MarsalaMarsala
Back to articles
GuideDec 11, 2024·7 min read

Segment-to-Warehouse Governance

My framework so Segment and the warehouse speak the same language.

Guide for coordinating the tracking plan, ownership and syncs between Segment and your warehouse.

By Marina Álvarez·
#Data#Analytics

Segment-to-Warehouse Governance

Without governance Segment is trash; with process it’s magic.

Context

I lead analytics and have seen too many tracking plans scribbled on napkins. Someone edits a Segment event, the warehouse breaks, the CLI team blames data, and we spend two weeks rebuilding trust. This chaotic cycle led to unreliable data, misinformed business decisions, and a constant drain on engineering and analytics resources. The lack of a standardized, governed process for managing our Segment events and their downstream impact on the data warehouse was a critical bottleneck for our growth initiatives.

To address this, I transformed our approach to the tracking plan, treating it as a product itself. This involved implementing version-controlled YAML definitions, establishing clear approval workflows, integrating automated tests, and forming a dedicated governance council. Now, Segment events and warehouse models stay perfectly aligned because every change flows through the same rigorous pipeline. This proactive governance ensures data integrity, accelerates development cycles, and fosters a culture of trust in our analytics.

Stack I leaned on

  • Segment tracking plan stored as YAML (monorepo tracking-plan/): Our entire Segment tracking plan, including event definitions, properties, and metadata, is stored as version-controlled YAML files within a monorepo. This allows us to treat our tracking plan like code, enabling collaborative development, versioning, and automated validation.
  • dbt tests + Elementary alerts for downstream validation: We leverage dbt (data build tool) for our data transformations in the warehouse. dbt tests are implemented to validate the schema and data quality of ingested Segment events. Elementary is integrated to provide real-time data observability and trigger alerts for any anomalies or schema drifts detected in our dbt models.
  • Supabase ownership table (event → team → Slack channel): To ensure clear accountability, we maintain an ownership table in Supabase. This table maps each Segment event to its responsible team and a designated Slack channel for notifications. This allows for automated routing of alerts and approval requests to the correct stakeholders.
  • Slack bots for approvals + notifications: Custom Slack bots are integrated into our workflow to facilitate approvals for tracking plan changes and to send automated notifications for validation failures or drift alerts. This streamlines communication and accelerates the review process.
  • Metabase dashboards for tracking-plan health: Metabase provides dashboards that offer a comprehensive overview of our tracking plan's health. These dashboards display metrics such as event volume, schema adherence, and the status of open issues, giving us real-time visibility into our data quality.

Pain Points We Addressed

The implementation of Segment-to-Warehouse Governance directly tackled several critical pain points that were hindering our data operations:

  1. Unknown owners: Events existed in Segment, but nobody knew who maintained them or was responsible for their accuracy. This led to orphaned data and delayed issue resolution.
  2. Schema drift: Payloads in production diverged from the documented plan; warehouse models silently failed or produced incorrect results, leading to distrust in data.
  3. Slow approvals: New events took weeks to add because review happened in chaotic Slack threads, lacking structure and accountability.
  4. Docs rot: Notion tables rarely matched reality; engineers ignored them, leading to a disconnect between documentation and actual implementation.

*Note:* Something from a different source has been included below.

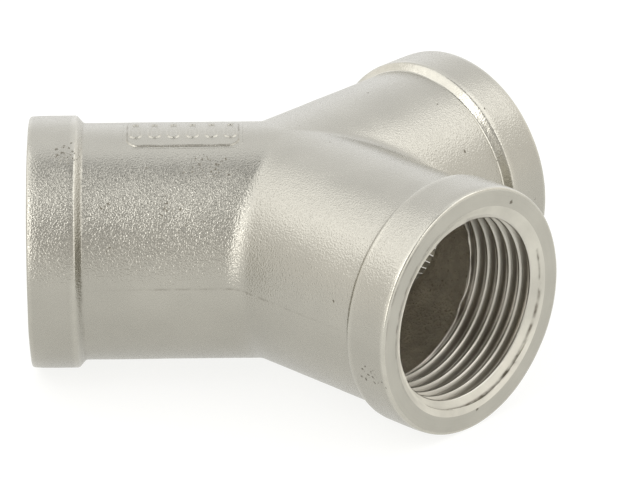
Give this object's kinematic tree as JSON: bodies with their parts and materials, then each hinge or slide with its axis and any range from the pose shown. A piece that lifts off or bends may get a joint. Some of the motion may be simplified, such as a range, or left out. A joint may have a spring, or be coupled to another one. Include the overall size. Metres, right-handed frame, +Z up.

The new system eliminates each issue by treating events like code, enforcing a structured, automated, and transparent process.

Architecture Overview

The Segment-to-Warehouse Governance architecture is designed to create a robust, automated pipeline for managing our analytics data from source to warehouse.

  1. Source of truth: YAML files describing events, properties, types, allowed values, owners, and downstream models. These files are the single, definitive source for our tracking plan.
  2. Validation pipeline: A Continuous Integration (CI) job runs segment-tracker linting, ensures owners exist, and auto-generates documentation. This automated step catches errors early in the development cycle.
  3. Runtime monitoring: Segment Functions forward payload samples to Supabase. We then compare these samples against the defined plan nightly, identifying any discrepancies between expected and actual event structures.
  4. Warehouse alignment: dbt models reference the same YAML definitions via macros. This ensures that field names, types, and transformations in the warehouse stay in sync with the Segment tracking plan, preventing schema drift.
  5. Governance council: A monthly meeting with product, data, and engineering teams to review proposed changes, address open issues, and retire unused events. This human oversight ensures strategic alignment and continuous improvement.

Playbook

Implementing Segment-to-Warehouse Governance followed a structured playbook to ensure comprehensive coverage and smooth adoption.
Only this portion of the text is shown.